• [Task directions]:
Quote every line of the material beneath this one.

• [Data lines]:
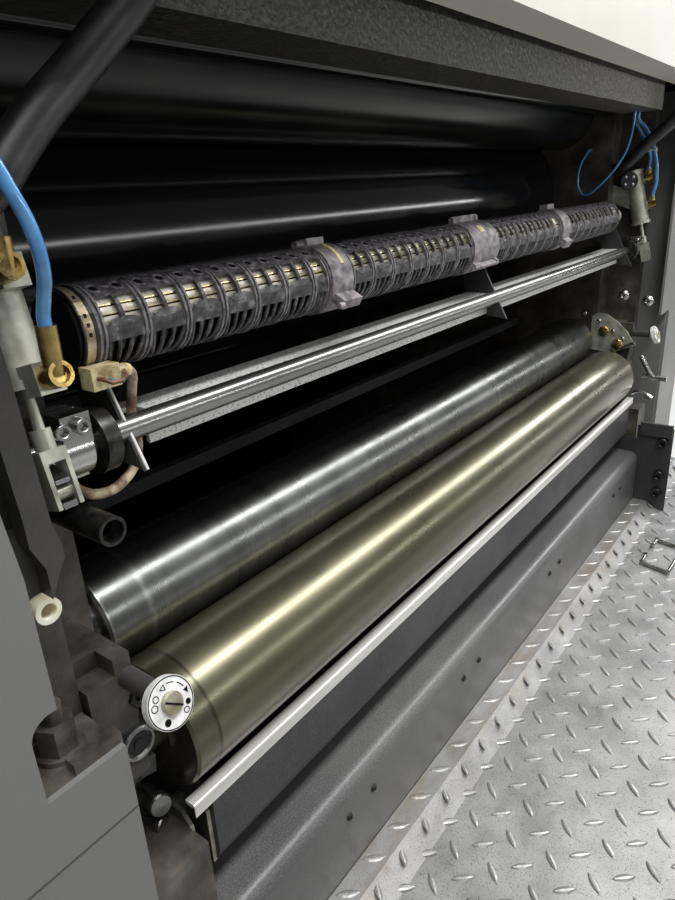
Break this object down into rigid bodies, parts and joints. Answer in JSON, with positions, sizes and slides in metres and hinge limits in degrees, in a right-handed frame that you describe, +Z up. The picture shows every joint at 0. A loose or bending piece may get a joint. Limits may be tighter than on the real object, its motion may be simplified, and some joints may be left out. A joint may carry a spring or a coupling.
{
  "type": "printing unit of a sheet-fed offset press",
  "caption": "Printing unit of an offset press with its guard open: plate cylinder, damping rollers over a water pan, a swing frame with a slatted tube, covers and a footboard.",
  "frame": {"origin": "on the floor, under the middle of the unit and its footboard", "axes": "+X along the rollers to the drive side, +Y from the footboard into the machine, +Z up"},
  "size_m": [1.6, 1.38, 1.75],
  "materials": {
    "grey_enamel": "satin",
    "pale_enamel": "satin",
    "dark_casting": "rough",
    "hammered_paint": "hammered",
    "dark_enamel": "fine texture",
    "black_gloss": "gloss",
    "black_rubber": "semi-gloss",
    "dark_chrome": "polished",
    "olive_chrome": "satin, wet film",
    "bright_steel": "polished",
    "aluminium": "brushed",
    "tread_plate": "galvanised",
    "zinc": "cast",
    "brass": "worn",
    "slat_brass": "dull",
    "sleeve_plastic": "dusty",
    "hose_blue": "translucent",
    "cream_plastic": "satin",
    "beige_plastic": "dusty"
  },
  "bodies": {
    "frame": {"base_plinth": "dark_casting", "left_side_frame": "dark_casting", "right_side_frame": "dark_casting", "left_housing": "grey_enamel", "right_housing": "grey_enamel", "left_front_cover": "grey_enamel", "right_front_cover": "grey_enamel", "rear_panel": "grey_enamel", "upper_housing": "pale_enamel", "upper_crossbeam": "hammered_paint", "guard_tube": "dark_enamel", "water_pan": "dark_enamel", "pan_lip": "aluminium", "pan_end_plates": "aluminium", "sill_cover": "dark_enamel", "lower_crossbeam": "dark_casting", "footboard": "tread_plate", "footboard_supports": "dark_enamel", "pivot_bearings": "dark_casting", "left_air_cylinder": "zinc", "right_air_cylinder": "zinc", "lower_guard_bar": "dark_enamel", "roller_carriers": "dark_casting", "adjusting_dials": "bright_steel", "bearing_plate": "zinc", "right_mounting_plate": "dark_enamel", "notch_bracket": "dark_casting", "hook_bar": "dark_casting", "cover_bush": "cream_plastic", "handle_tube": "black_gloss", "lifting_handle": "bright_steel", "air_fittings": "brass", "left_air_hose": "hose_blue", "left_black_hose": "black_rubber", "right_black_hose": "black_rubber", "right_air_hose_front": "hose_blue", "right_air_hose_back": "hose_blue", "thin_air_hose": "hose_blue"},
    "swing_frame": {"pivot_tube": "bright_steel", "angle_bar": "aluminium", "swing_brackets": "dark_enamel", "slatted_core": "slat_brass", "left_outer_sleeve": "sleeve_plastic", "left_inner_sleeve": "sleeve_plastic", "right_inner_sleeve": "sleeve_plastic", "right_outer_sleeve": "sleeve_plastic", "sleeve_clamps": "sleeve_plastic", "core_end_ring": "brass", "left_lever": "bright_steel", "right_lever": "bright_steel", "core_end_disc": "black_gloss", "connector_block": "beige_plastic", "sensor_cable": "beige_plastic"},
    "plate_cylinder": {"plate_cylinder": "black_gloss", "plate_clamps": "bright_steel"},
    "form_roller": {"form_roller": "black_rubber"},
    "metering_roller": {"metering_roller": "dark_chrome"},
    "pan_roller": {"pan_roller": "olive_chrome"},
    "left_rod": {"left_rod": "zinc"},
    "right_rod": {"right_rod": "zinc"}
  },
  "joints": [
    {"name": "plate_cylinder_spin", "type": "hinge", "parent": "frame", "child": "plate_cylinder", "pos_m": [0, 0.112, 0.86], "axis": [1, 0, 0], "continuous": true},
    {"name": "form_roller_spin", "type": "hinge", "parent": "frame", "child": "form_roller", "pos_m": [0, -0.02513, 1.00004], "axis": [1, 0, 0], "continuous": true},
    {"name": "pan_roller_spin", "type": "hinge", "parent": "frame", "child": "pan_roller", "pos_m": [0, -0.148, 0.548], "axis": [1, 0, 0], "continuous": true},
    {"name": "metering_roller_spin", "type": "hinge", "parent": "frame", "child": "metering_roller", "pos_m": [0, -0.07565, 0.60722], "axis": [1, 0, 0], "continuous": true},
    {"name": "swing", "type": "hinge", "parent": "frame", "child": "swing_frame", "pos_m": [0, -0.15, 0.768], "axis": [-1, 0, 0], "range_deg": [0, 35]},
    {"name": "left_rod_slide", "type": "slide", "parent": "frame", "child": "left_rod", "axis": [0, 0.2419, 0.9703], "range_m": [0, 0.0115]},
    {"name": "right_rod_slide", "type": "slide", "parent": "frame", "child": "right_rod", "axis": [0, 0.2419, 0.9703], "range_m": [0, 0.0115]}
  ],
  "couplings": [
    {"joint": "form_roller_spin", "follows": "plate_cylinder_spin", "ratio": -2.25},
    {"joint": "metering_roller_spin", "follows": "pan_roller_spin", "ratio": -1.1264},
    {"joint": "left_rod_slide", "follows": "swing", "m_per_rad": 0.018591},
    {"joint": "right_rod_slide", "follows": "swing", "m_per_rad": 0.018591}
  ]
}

• [Answer]:
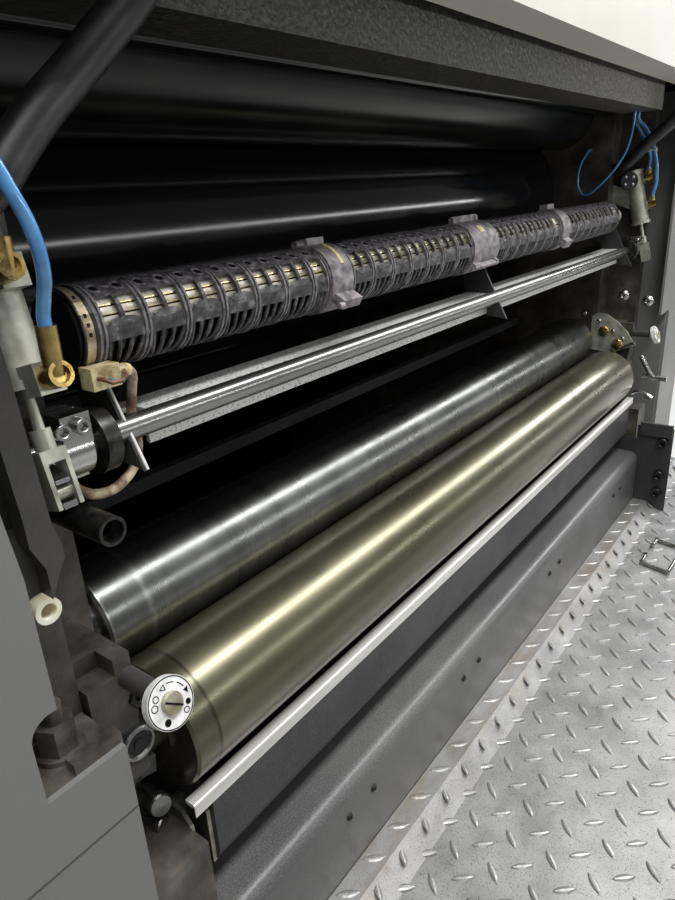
Break this object down into rigid bodies, parts and joints. Answer in JSON, with positions, sizes and slides in metres and hinge limits in degrees, in a right-handed frame that you describe, +Z up. The picture shows every joint at 0. A loose or bending piece may get a joint. Limits may be tighter than on the real object, its motion may be simplified, and some joints may be left out. A joint may carry a spring or a coupling.
{
  "type": "printing unit of a sheet-fed offset press",
  "caption": "Printing unit of an offset press with its guard open: plate cylinder, damping rollers over a water pan, a swing frame with a slatted tube, covers and a footboard.",
  "frame": {"origin": "on the floor, under the middle of the unit and its footboard", "axes": "+X along the rollers to the drive side, +Y from the footboard into the machine, +Z up"},
  "size_m": [1.6, 1.38, 1.75],
  "materials": {
    "grey_enamel": "satin",
    "pale_enamel": "satin",
    "dark_casting": "rough",
    "hammered_paint": "hammered",
    "dark_enamel": "fine texture",
    "black_gloss": "gloss",
    "black_rubber": "semi-gloss",
    "dark_chrome": "polished",
    "olive_chrome": "satin, wet film",
    "bright_steel": "polished",
    "aluminium": "brushed",
    "tread_plate": "galvanised",
    "zinc": "cast",
    "brass": "worn",
    "slat_brass": "dull",
    "sleeve_plastic": "dusty",
    "hose_blue": "translucent",
    "cream_plastic": "satin",
    "beige_plastic": "dusty"
  },
  "bodies": {
    "frame": {"base_plinth": "dark_casting", "left_side_frame": "dark_casting", "right_side_frame": "dark_casting", "left_housing": "grey_enamel", "right_housing": "grey_enamel", "left_front_cover": "grey_enamel", "right_front_cover": "grey_enamel", "rear_panel": "grey_enamel", "upper_housing": "pale_enamel", "upper_crossbeam": "hammered_paint", "guard_tube": "dark_enamel", "water_pan": "dark_enamel", "pan_lip": "aluminium", "pan_end_plates": "aluminium", "sill_cover": "dark_enamel", "lower_crossbeam": "dark_casting", "footboard": "tread_plate", "footboard_supports": "dark_enamel", "pivot_bearings": "dark_casting", "left_air_cylinder": "zinc", "right_air_cylinder": "zinc", "lower_guard_bar": "dark_enamel", "roller_carriers": "dark_casting", "adjusting_dials": "bright_steel", "bearing_plate": "zinc", "right_mounting_plate": "dark_enamel", "notch_bracket": "dark_casting", "hook_bar": "dark_casting", "cover_bush": "cream_plastic", "handle_tube": "black_gloss", "lifting_handle": "bright_steel", "air_fittings": "brass", "left_air_hose": "hose_blue", "left_black_hose": "black_rubber", "right_black_hose": "black_rubber", "right_air_hose_front": "hose_blue", "right_air_hose_back": "hose_blue", "thin_air_hose": "hose_blue"},
    "swing_frame": {"pivot_tube": "bright_steel", "angle_bar": "aluminium", "swing_brackets": "dark_enamel", "slatted_core": "slat_brass", "left_outer_sleeve": "sleeve_plastic", "left_inner_sleeve": "sleeve_plastic", "right_inner_sleeve": "sleeve_plastic", "right_outer_sleeve": "sleeve_plastic", "sleeve_clamps": "sleeve_plastic", "core_end_ring": "brass", "left_lever": "bright_steel", "right_lever": "bright_steel", "core_end_disc": "black_gloss", "connector_block": "beige_plastic", "sensor_cable": "beige_plastic"},
    "plate_cylinder": {"plate_cylinder": "black_gloss", "plate_clamps": "bright_steel"},
    "form_roller": {"form_roller": "black_rubber"},
    "metering_roller": {"metering_roller": "dark_chrome"},
    "pan_roller": {"pan_roller": "olive_chrome"},
    "left_rod": {"left_rod": "zinc"},
    "right_rod": {"right_rod": "zinc"}
  },
  "joints": [
    {"name": "plate_cylinder_spin", "type": "hinge", "parent": "frame", "child": "plate_cylinder", "pos_m": [0, 0.112, 0.86], "axis": [1, 0, 0], "continuous": true},
    {"name": "form_roller_spin", "type": "hinge", "parent": "frame", "child": "form_roller", "pos_m": [0, -0.02513, 1.00004], "axis": [1, 0, 0], "continuous": true},
    {"name": "pan_roller_spin", "type": "hinge", "parent": "frame", "child": "pan_roller", "pos_m": [0, -0.148, 0.548], "axis": [1, 0, 0], "continuous": true},
    {"name": "metering_roller_spin", "type": "hinge", "parent": "frame", "child": "metering_roller", "pos_m": [0, -0.07565, 0.60722], "axis": [1, 0, 0], "continuous": true},
    {"name": "swing", "type": "hinge", "parent": "frame", "child": "swing_frame", "pos_m": [0, -0.15, 0.768], "axis": [-1, 0, 0], "range_deg": [0, 35]},
    {"name": "left_rod_slide", "type": "slide", "parent": "frame", "child": "left_rod", "axis": [0, 0.2419, 0.9703], "range_m": [0, 0.0115]},
    {"name": "right_rod_slide", "type": "slide", "parent": "frame", "child": "right_rod", "axis": [0, 0.2419, 0.9703], "range_m": [0, 0.0115]}
  ],
  "couplings": [
    {"joint": "form_roller_spin", "follows": "plate_cylinder_spin", "ratio": -2.25},
    {"joint": "metering_roller_spin", "follows": "pan_roller_spin", "ratio": -1.1264},
    {"joint": "left_rod_slide", "follows": "swing", "m_per_rad": 0.018591},
    {"joint": "right_rod_slide", "follows": "swing", "m_per_rad": 0.018591}
  ]
}